Hubo un escritor, no recuerdo cuál, que escribió la biografía de un pintor que nunca existió: Josep Torres Campalans. Los que la leyeron, cuentan que se la creyeron, del mismo modo en que nosotros no dejamos de creer que Franco vivió y hasta murió y todo, simplemente porque nos lo cuentan. O que Bombay existe, porque una vez Willie Fog pasó por allí; y que Willie Fog no existe porque vimos una serie de dibujos animados con él de protagonista, y quién se va a creer eso. Hay momentos en que yo misma me siento tentada a creer que Aznar no lleva pilas y es real, sólo porque sale en la televisión, que es uno de los artilugios que más legitimidad conceden a cualquier cosa hoy día, aunque sea una crema hidratante de cristales líquidos. En mi vida he visto un cristal líquido, qué quieren que les diga.

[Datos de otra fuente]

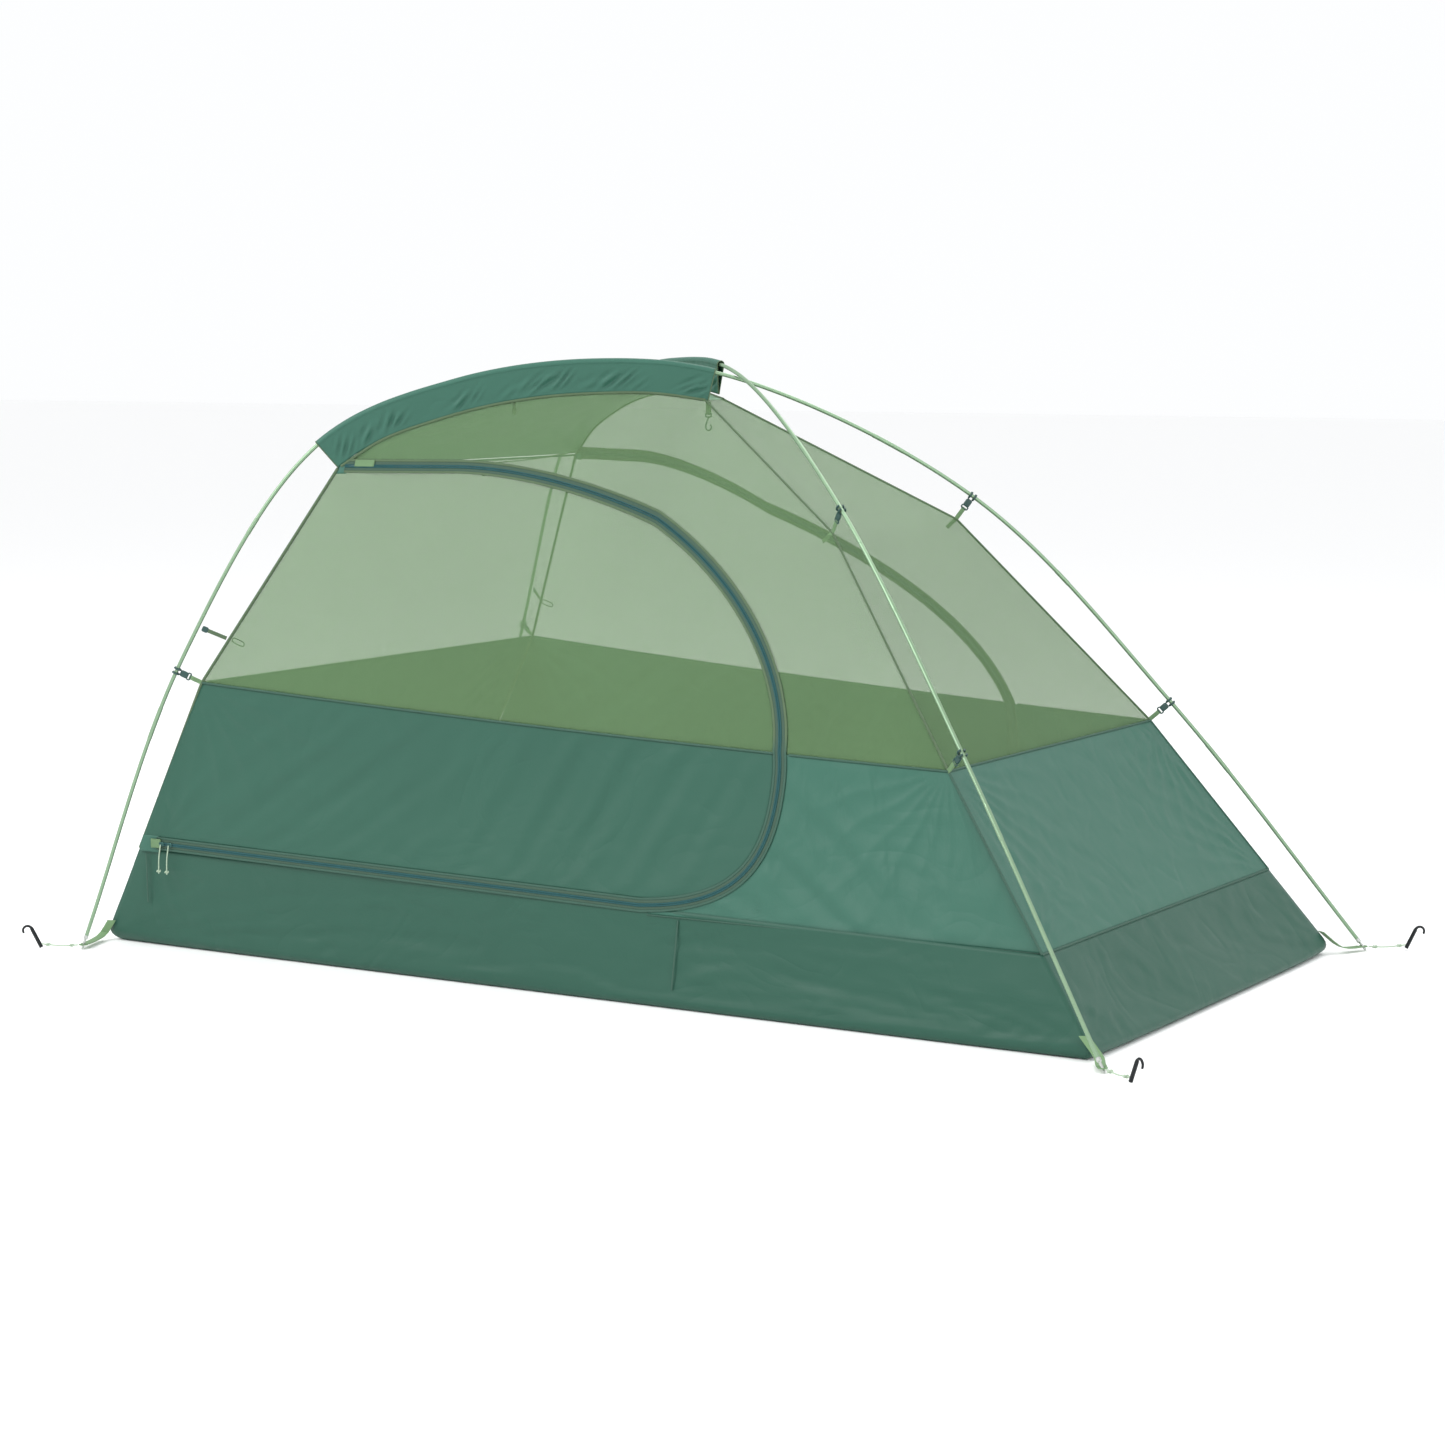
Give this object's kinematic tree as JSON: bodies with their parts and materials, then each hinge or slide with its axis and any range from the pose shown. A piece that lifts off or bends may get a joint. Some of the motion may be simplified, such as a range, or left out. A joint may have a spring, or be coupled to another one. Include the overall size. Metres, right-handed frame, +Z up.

Uno de los pocos conceptos de la posmodernidad que me trago, digiero y hasta tengo interiorizado es el de que la certeza pasó a mejor vida. Los posmodernos nos han enseñado a arrugar la nariz ante expresiones como "es verdad" o "cierto" o "no hay duda ninguna", sobre todo si te las dice un agente inmobiliario. Supongo que también nos han hecho dudar de los que se suben a una tarima y exclaman "mentira, mentira", en especial si está hablando Sherezade. Enrique Lynch, que escribió La lección de Sherezade, se puso a demostrarlo en ese ensayo cuando con un par de cuentos hubiese bastado: la lección de que, muchas veces, el valor de lo mítico y ficticio es superior al de la historia enciclopédica. Los anglosajones, tan prosaicos ellos, no entienden de esto y separan "history" de "story": para un meridional, ambas son lo mismo.

De pequeños, para educarnos, nos contaban la historia de un tal Pedro, que gritaba "que viene el lobo" cuando no venía. Si yo hubiese sido la narradora, la habría relatado al revés: Pedro gritando "que no viene, hombre", a ver si por sorpresa el lobo se comía al pueblo entero. Claro que lo ideal sería ser yo misma Pedro y decir alternativamente "yo soy Pedro, yo soy el lobo"; como con los delincuentes, habría que decir "el presunto Pedro" y "el presunto lobo", y gritar: "¡viene un presunto lobo! ¡pero cuidado, no vaya a ser un presunto Pedro, o un Pedro mismo disfrazado de presunto Pedro o presunto lobo"! Después vendría un socrático y preguntaría ¿qué es un Pedro? y ¿qué es un lobo?, y ya está: una existencia entretenida. Es lo que suele pasar con la existencia cuando viene sin etiquetas.

Este milenio se termina y ha enterrado a la certeza. Ya sólo podemos asegurar que no sabemos nada y parece que ese es el legado de los nuevos filósofos. Pero todo eso ya lo dijo Sócrates, en cuclillas sobre una roca. Claro que vete a saber si eso lo dijo Sócrates, porque la única certeza que tenemos de que Sócrates existió es que Platón lo afirma. Y vete a fiarte de semejante tipejo.